Correction: this is what I have been told. I don't hunt, unless invited [read: for free], so I don't worry about hunting lands for myself.

Q
 
hogman, folks have been paying to hunt on private lands since way, way back. The last thirty or so years have seen prices go way up.

Even on "free" public land you have to buy a license. You're from Oregon? Check out your cost to hunt in, say, Colorado.

Over-simplified: Back when half the workforce lived on-farm or on-ranch, there was plenty of room in which to hunt. A lesser percentage of city folks were hunters. Folks moved to town, made money, and then some of them began to bid against each other for places to hunt--which naturally raised the cost of having fun.

The environmental movement got a bunch of city people interested in the outdoors, and many wanted to get into hunting. At the same time, the numbers of "good ol' country boy" hunters declined just because there are fewer good ol' country boys.

Frustrating and aggravating, but nothing abnormal or unexpected. At least the Texas Parks & Wildlife folks have actively worked at helping the po' folks find low-cost places. They have been, for over twenty years.
 
I buy an APH (permit to the "free" hunting lands, 48 bucks) every year and I get my money's worth just in waterfowl hunting. There's lots of good dove hunting on that program, too. Deer, well, if you don't live near there where you can scout year round (all in the east Texas piney woods), it ain't that great. There's some hog hunting areas that I've not tried and should. There's plenty of great small game hunting on that system, some of the best in the state.

Hell, if I sold my place and got a small travel trailer, I could make better use of that permit if nothing else. I'm not really all about deer hunting, anyway. I like to eat hogs, though, and I do love to squirrel hunt in the spring. I grew up hunting squirrel from before I was a teen. It's how I learned. We lived in a live oak bottom near a creek. It was full of squirrel.
 
Vern, back in the "used to be", it was fairly common to be able to get hunting permission from a landowner, without money being involved. Not everywhere, of course, but fairly common.

Back when I was a kid, every farmer around knew that a fair number of us were all over the countryside with our .22s. With no history of any "Oops!", nobody was particularly concerned.
 
What Art says is equally true here in Sweden. With the move away from the country side there are more townie hunters. Town based hunters who are willing to pay big moneyto be in a hunting team. Not forgetting the Danish and German hunters who are willing to pay big money to hunt here.
You can't blame farmers and forest owners for wanting to cash in on this as times are hard.
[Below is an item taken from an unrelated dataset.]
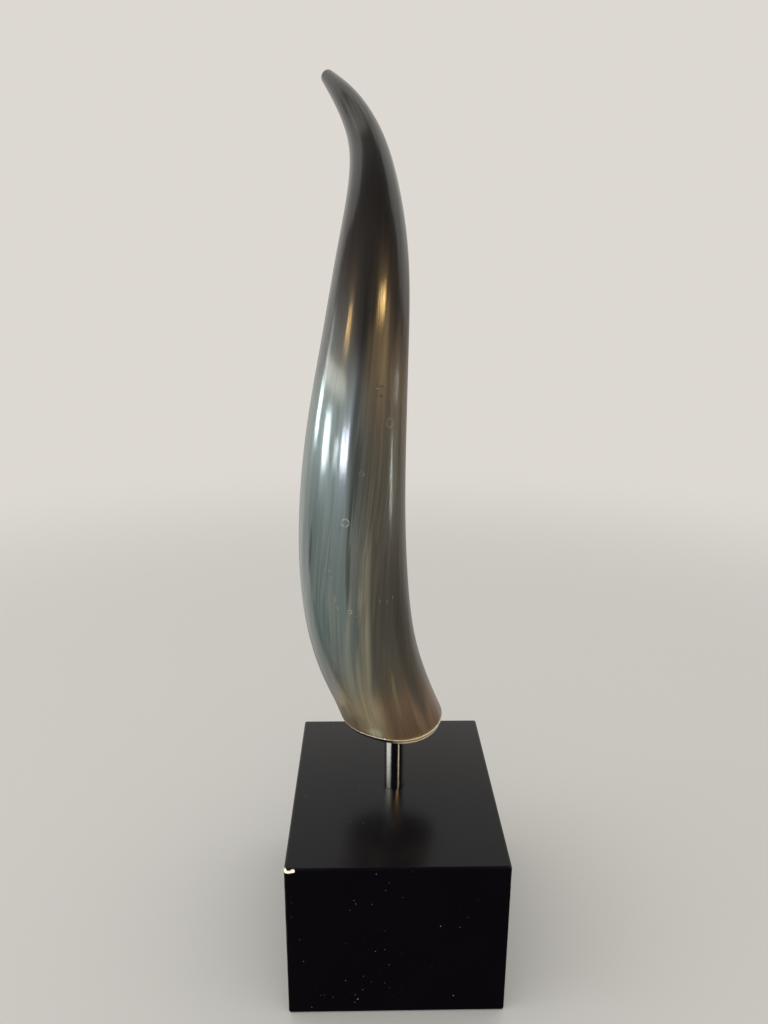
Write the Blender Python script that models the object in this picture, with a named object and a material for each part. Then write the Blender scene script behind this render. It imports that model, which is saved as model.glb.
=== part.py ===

Not forgetting that farmers suffer with the problem of short arms and deep pockets;).
We are lucky as we don't have a yearly tax on farming, forest land.
We do have public hunting land but it still cost for permits.
 
Nowadays, a man who doesn't post his land gets taken advantage of.

When a known meth dealer starts running his 4-wheeler up and down the trails on your property, you put up "No Trespassing signs and patrol your land.
 
MC,

I can certainly relate to your situation. The wife and I purchased 10 acres in Anderson county last year a mile up the road from my mom's place. I admit I paid a bit more than I wanted to, but the place already had power and was on the right side of the road to connect to water.

When we got everything settled and went to the tax office the original folks had it under Ag and the tax was $48 a year. They figured it would be somewhere around 400 for us seeing we weren't going that route. Got my statement in and it was just under a grand. When I appealed it they said that it was due to the surrounding property values going at such high prices it brought everything up. WE went and looked around and it was absurd at some of the prices they are getting for small tracts of 1-5 acres.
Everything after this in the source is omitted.